WORK TO COMPLETE: Your task is to copy each line that has the word "bodies".

*** INFORMATION SUPPLIED ***

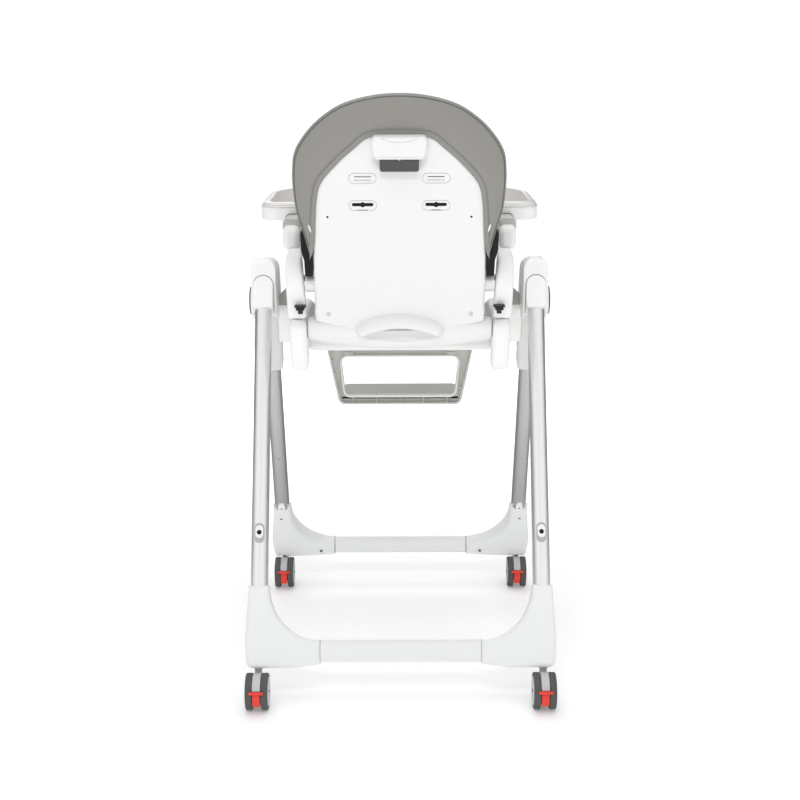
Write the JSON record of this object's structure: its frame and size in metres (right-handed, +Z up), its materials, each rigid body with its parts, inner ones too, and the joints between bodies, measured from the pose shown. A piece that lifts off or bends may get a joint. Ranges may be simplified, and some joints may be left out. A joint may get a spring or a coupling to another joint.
{
  "type": "baby high chair",
  "caption": "Folding baby high chair on braked casters, with a seat that slides on the legs, reclining backrest, leg rest, footrest and sliding tray with a lift-off insert",
  "frame": {"origin": "on the floor, in the middle of the chair's footprint", "axes": "+Z up, -Y the way the seated child looks, +X the child's left"},
  "size_m": [0.5792, 0.7266, 1.0891],
  "materials": {
    "leg_tube": "satin anodised aluminium tube",
    "foot_plastic": "fine matte moulded plastic, very light grey",
    "crossbar_paint": "white-grey powder coat, low gloss",
    "leg_plate": "satin light grey moulding",
    "white_plastic": "white moulded plastic, satin",
    "shell_plastic": "white moulded plastic, soft gloss",
    "steel": "bright zinc-plated steel",
    "dark_plastic": "dark grey moulded plastic",
    "black_trim": "black plastic and webbing",
    "caster_body": "silver-grey moulded plastic",
    "wheel": "dark grey soft tread",
    "brake_red": "red moulded plastic",
    "grey_plastic": "warm light grey moulded plastic",
    "seat_fabric": "padded wipe-clean cover, grey",
    "cover_fabric": "wipe-clean grey cover with piping and a stitched hem",
    "tray_clear": "white moulded plastic, glossy"
  },
  "bodies": {
    "front_frame": {"front_leg_left": "leg_tube", "front_leg_right": "leg_tube", "front_foot_left": "foot_plastic", "front_foot_right": "foot_plastic", "front_crossbar": "crossbar_paint", "hinge_housing_left": "white_plastic", "hinge_housing_right": "white_plastic", "hinge_pin_left": "steel", "hinge_pin_right": "steel"},
    "rear_frame": {"rear_leg_left": "leg_tube", "rear_leg_right": "leg_tube", "rear_foot_left": "foot_plastic", "rear_foot_right": "foot_plastic", "rear_crossbar": "crossbar_paint", "rear_leg_plate_left": "leg_plate", "rear_leg_plate_right": "leg_plate", "hinge_knuckle_left": "white_plastic", "hinge_knuckle_right": "white_plastic"},
    "fold_button_left": {"fold_button_left": "dark_plastic"},
    "fold_button_right": {"fold_button_right": "dark_plastic"},
    "caster_front_left": {"caster_body_front_left": "caster_body"},
    "wheels_front_left": {"caster_wheels_front_left": "wheel"},
    "brake_front_left": {"brake_lever_front_left": "brake_red"},
    "caster_front_right": {"caster_body_front_right": "caster_body"},
    "wheels_front_right": {"caster_wheels_front_right": "wheel"},
    "brake_front_right": {"brake_lever_front_right": "brake_red"},
    "caster_rear_left": {"caster_body_rear_left": "caster_body"},
    "wheels_rear_left": {"caster_wheels_rear_left": "wheel"},
    "brake_rear_left": {"brake_lever_rear_left": "brake_red"},
    "caster_rear_right": {"caster_body_rear_right": "caster_body"},
    "wheels_rear_right": {"caster_wheels_rear_right": "wheel"},
    "brake_rear_right": {"brake_lever_rear_right": "brake_red"},
    "seat": {"height_carriage_left": "white_plastic", "height_carriage_right": "white_plastic", "seat_shell": "white_plastic", "side_rail_left": "white_plastic", "side_rail_right": "white_plastic", "arm_panel_left": "white_plastic", "arm_panel_right": "white_plastic", "armrest_left": "white_plastic", "armrest_right": "white_plastic", "seat_cushion": "seat_fabric", "crotch_buckle": "black_trim", "recline_axle": "steel", "legrest_rod": "steel"},
    "height_button_left": {"height_button_left": "grey_plastic"},
    "height_button_right": {"height_button_right": "grey_plastic"},
    "backrest": {"back_shell": "shell_plastic", "lever_housing": "shell_plastic", "back_cushion": "seat_fabric", "cover_hood": "cover_fabric"},
    "recline_lever": {"recline_lever": "dark_plastic"},
    "lock_pin_left": {"lock_pin_left": "steel"},
    "lock_pin_right": {"lock_pin_right": "steel"},
    "legrest": {"legrest": "grey_plastic"},
    "footrest": {"footrest": "grey_plastic"},
    "tray": {"tray_base": "white_plastic"},
    "tray_insert": {"tray_insert": "tray_clear"},
    "tray_release": {"tray_release": "grey_plastic"}
  },
  "joints": [
    {"name": "frame_fold", "type": "hinge", "parent": "front_frame", "child": "rear_frame", "pos_m": [0, -0.022, 0.692], "axis": [-1, 0, 0], "range_deg": [0, 40]},
    {"name": "fold_button_press_left", "type": "slide", "parent": "front_frame", "child": "fold_button_left", "axis": [-1, 0, 0], "range_m": [0, 0.003], "stiffness_N_per_m": 600, "springref_m": -0.004},
    {"name": "fold_button_press_right", "type": "slide", "parent": "front_frame", "child": "fold_button_right", "axis": [1, 0, 0], "range_m": [0, 0.003], "stiffness_N_per_m": 600, "springref_m": -0.004},
    {"name": "caster_swivel_front_left", "type": "hinge", "parent": "front_frame", "child": "caster_front_left", "pos_m": [0.259, -0.34131, 0.073], "axis": [0, 0, 1], "continuous": true},
    {"name": "wheel_spin_front_left", "type": "hinge", "parent": "caster_front_left", "child": "wheels_front_left", "pos_m": [0.259, -0.31431, 0.033], "axis": [1, 0, 0], "continuous": true},
    {"name": "brake_press_front_left", "type": "hinge", "parent": "caster_front_left", "child": "brake_front_left", "pos_m": [0.259, -0.31431, 0.033], "axis": [-1, 0, 0], "range_deg": [0, 12]},
    {"name": "caster_swivel_front_right", "type": "hinge", "parent": "front_frame", "child": "caster_front_right", "pos_m": [-0.259, -0.34131, 0.073], "axis": [0, 0, 1], "continuous": true},
    {"name": "wheel_spin_front_right", "type": "hinge", "parent": "caster_front_right", "child": "wheels_front_right", "pos_m": [-0.259, -0.31431, 0.033], "axis": [1, 0, 0], "continuous": true},
    {"name": "brake_press_front_right", "type": "hinge", "parent": "caster_front_right", "child": "brake_front_right", "pos_m": [-0.259, -0.31431, 0.033], "axis": [-1, 0, 0], "range_deg": [0, 12]},
    {"name": "caster_swivel_rear_left", "type": "hinge", "parent": "rear_frame", "child": "caster_rear_left", "pos_m": [0.259, 0.29731, 0.073], "axis": [0, 0, 1], "continuous": true},
    {"name": "wheel_spin_rear_left", "type": "hinge", "parent": "caster_rear_left", "child": "wheels_rear_left", "pos_m": [0.259, 0.32431, 0.033], "axis": [1, 0, 0], "continuous": true},
    {"name": "brake_press_rear_left", "type": "hinge", "parent": "caster_rear_left", "child": "brake_rear_left", "pos_m": [0.259, 0.32431, 0.033], "axis": [-1, 0, 0], "range_deg": [0, 12]},
    {"name": "caster_swivel_rear_right", "type": "hinge", "parent": "rear_frame", "child": "caster_rear_right", "pos_m": [-0.259, 0.29731, 0.073], "axis": [0, 0, 1], "continuous": true},
    {"name": "wheel_spin_rear_right", "type": "hinge", "parent": "caster_rear_right", "child": "wheels_rear_right", "pos_m": [-0.259, 0.32431, 0.033], "axis": [1, 0, 0], "continuous": true},
    {"name": "brake_press_rear_right", "type": "hinge", "parent": "caster_rear_right", "child": "brake_rear_right", "pos_m": [-0.259, 0.32431, 0.033], "axis": [-1, 0, 0], "range_deg": [0, 12]},
    {"name": "seat_height", "type": "slide", "parent": "front_frame", "child": "seat", "axis": [0, -0.3987, -0.9171], "range_m": [0, 0.25]},
    {"name": "height_button_press_left", "type": "slide", "parent": "seat", "child": "height_button_left", "axis": [-1, 0, 0], "range_m": [0, 0.003], "stiffness_N_per_m": 600, "springref_m": -0.004},
    {"name": "height_button_press_right", "type": "slide", "parent": "seat", "child": "height_button_right", "axis": [1, 0, 0], "range_m": [0, 0.003], "stiffness_N_per_m": 600, "springref_m": -0.004},
    {"name": "backrest_recline", "type": "hinge", "parent": "seat", "child": "backrest", "pos_m": [0, 0.133, 0.664], "axis": [-1, 0, 0], "range_deg": [0, 36]},
    {"name": "recline_lever_pull", "type": "slide", "parent": "backrest", "child": "recline_lever", "axis": [0, 0.2079, 0.9781], "range_m": [0, 0.01], "stiffness_N_per_m": 400, "springref_m": -0.008},
    {"name": "lock_pin_pull_left", "type": "slide", "parent": "backrest", "child": "lock_pin_left", "axis": [-1, 0, 0], "range_m": [0, 0.009]},
    {"name": "lock_pin_pull_right", "type": "slide", "parent": "backrest", "child": "lock_pin_right", "axis": [1, 0, 0], "range_m": [0, 0.009]},
    {"name": "legrest_tilt", "type": "hinge", "parent": "seat", "child": "legrest", "pos_m": [0, -0.222, 0.618], "axis": [-1, 0, 0], "range_deg": [0, 75]},
    {"name": "footrest_slide", "type": "slide", "parent": "legrest", "child": "footrest", "axis": [0, 0, -1], "range_m": [0, 0.03]},
    {"name": "tray_slide", "type": "slide", "parent": "seat", "child": "tray", "axis": [0, -1, 0], "range_m": [0, 0.09]},
    {"name": "tray_insert_lift", "type": "slide", "parent": "tray", "child": "tray_insert", "axis": [0, 0, 1], "range_m": [0, 0.1]},
    {"name": "tray_release_pull", "type": "slide", "parent": "tray", "child": "tray_release", "axis": [0, -1, 0], "range_m": [0, 0.006], "stiffness_N_per_m": 400, "springref_m": -0.004}
  ],
  "couplings": [
    {"joint": "lock_pin_pull_left", "follows": "recline_lever_pull", "ratio": 0.9},
    {"joint": "lock_pin_pull_right", "follows": "recline_lever_pull", "ratio": 0.9}
  ]
}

***

EXERCISE SOLUTION:
Write the JSON record of this object's structure: its frame and size in metres (right-handed, +Z up), its materials, each rigid body with its parts, inner ones too, and the joints between bodies, measured from the pose shown. A piece that lifts off or bends may get a joint. Ranges may be simplified, and some joints may be left out. A joint may get a spring or a coupling to another joint.
  "bodies": {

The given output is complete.